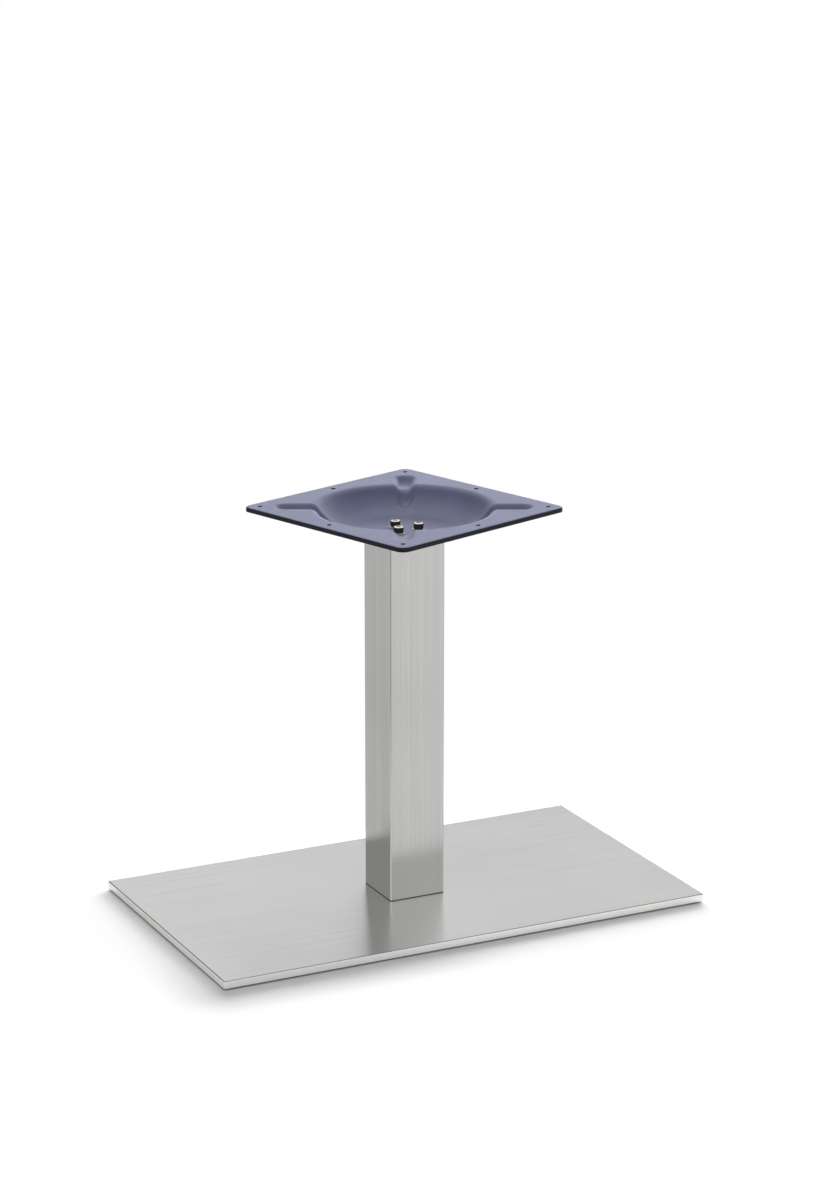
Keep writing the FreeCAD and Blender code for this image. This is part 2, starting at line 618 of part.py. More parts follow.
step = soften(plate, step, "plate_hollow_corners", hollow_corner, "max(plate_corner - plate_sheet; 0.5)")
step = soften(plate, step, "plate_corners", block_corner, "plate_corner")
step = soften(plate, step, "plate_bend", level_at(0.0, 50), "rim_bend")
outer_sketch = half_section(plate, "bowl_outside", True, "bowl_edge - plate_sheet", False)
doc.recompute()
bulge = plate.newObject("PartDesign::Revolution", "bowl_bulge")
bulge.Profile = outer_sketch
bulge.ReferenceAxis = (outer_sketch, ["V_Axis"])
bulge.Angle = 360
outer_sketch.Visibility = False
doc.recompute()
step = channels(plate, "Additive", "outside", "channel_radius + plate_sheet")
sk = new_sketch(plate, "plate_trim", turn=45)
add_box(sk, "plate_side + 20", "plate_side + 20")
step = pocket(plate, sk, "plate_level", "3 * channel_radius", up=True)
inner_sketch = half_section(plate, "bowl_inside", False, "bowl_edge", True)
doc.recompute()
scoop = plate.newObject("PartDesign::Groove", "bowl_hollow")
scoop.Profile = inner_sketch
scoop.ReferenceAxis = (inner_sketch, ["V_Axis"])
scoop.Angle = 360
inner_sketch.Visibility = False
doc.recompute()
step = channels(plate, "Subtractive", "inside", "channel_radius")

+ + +

* Written request
Please restate the whole listing word for word.

* Task output
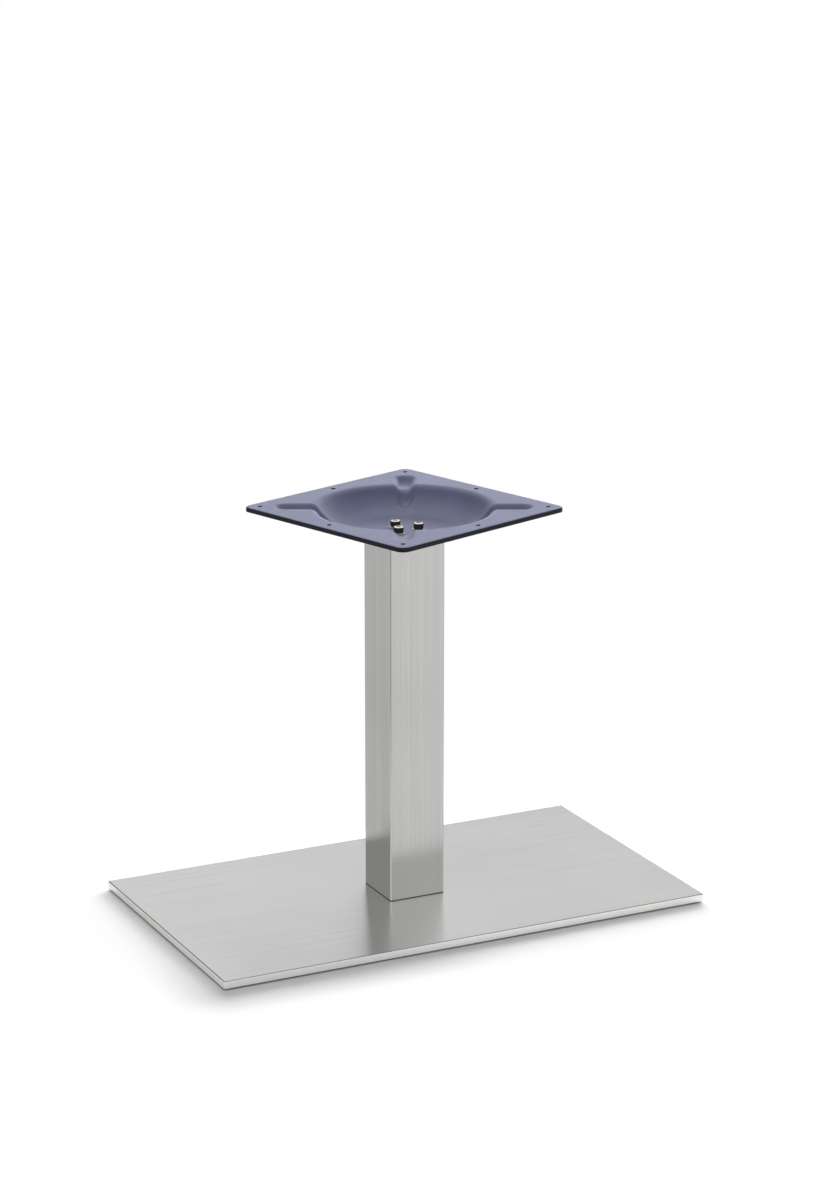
Keep writing the FreeCAD and Blender code for this image. This is part 2, starting at line 618 of part.py. More parts follow.
step = soften(plate, step, "plate_hollow_corners", hollow_corner, "max(plate_corner - plate_sheet; 0.5)")
step = soften(plate, step, "plate_corners", block_corner, "plate_corner")
step = soften(plate, step, "plate_bend", level_at(0.0, 50), "rim_bend")
outer_sketch = half_section(plate, "bowl_outside", True, "bowl_edge - plate_sheet", False)
doc.recompute()
bulge = plate.newObject("PartDesign::Revolution", "bowl_bulge")
bulge.Profile = outer_sketch
bulge.ReferenceAxis = (outer_sketch, ["V_Axis"])
bulge.Angle = 360
outer_sketch.Visibility = False
doc.recompute()
step = channels(plate, "Additive", "outside", "channel_radius + plate_sheet")
sk = new_sketch(plate, "plate_trim", turn=45)
add_box(sk, "plate_side + 20", "plate_side + 20")
step = pocket(plate, sk, "plate_level", "3 * channel_radius", up=True)
inner_sketch = half_section(plate, "bowl_inside", False, "bowl_edge", True)
doc.recompute()
scoop = plate.newObject("PartDesign::Groove", "bowl_hollow")
scoop.Profile = inner_sketch
scoop.ReferenceAxis = (inner_sketch, ["V_Axis"])
scoop.Angle = 360
inner_sketch.Visibility = False
doc.recompute()
step = channels(plate, "Subtractive", "inside", "channel_radius")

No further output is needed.